What This Means for Your Project
If you are working with an agency, several questions help you evaluate their handoff process.
How do designers and developers work together throughout the project? Strong agencies have ongoing collaboration, not just a one time handoff.
What documentation is included in the handoff? Component libraries, style guides, interaction specifications, and other documentation are signs of a mature process.
What tools do they use for handoff? Modern tools like Figma indicate up to date practices. Older tools might suggest the team has not kept up.
How do they handle questions during development? Clear communication paths between designers and developers prevent problems.
Do designers review the built site before launch? This step ensures the final product matches the approved designs.
The answers tell you whether the agency takes handoff seriously or treats it as an afterthought.
Bringing It All Together
The design to development handoff is one of the most important transitions in any web project. Done well, it preserves the quality of the design and produces a finished site that matches what was approved. Done poorly, it introduces gaps and inconsistencies that show up in the final product.

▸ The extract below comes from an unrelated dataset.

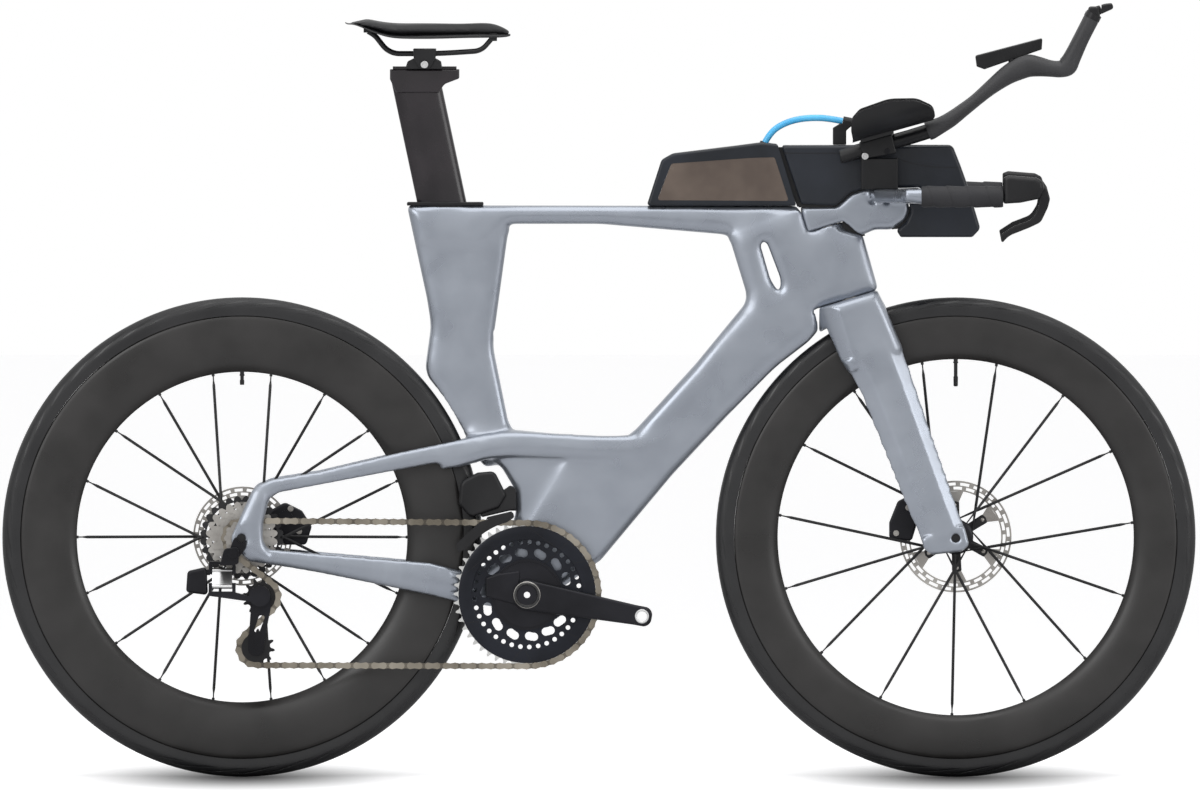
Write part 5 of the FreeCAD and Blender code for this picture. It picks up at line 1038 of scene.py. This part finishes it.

For business owners, the practical move is to make sure your projects include proper handoff practices. Ask agencies about their process. Look for evidence that designers and developers work closely together throughout the project, not just at the moment of handoff. Push for documentation that supports clean implementation. Ensure designers stay involved during development to answer questions and review the built work.
The investment in quality handoff pays off in the final product. Sites built with clean handoffs feel polished and professional. Sites built with messy handoffs feel rough even when individual elements are well executed. Take the handoff seriously, and the rest of the development phase becomes more productive, the final site looks better, and everyone involved feels better about the work.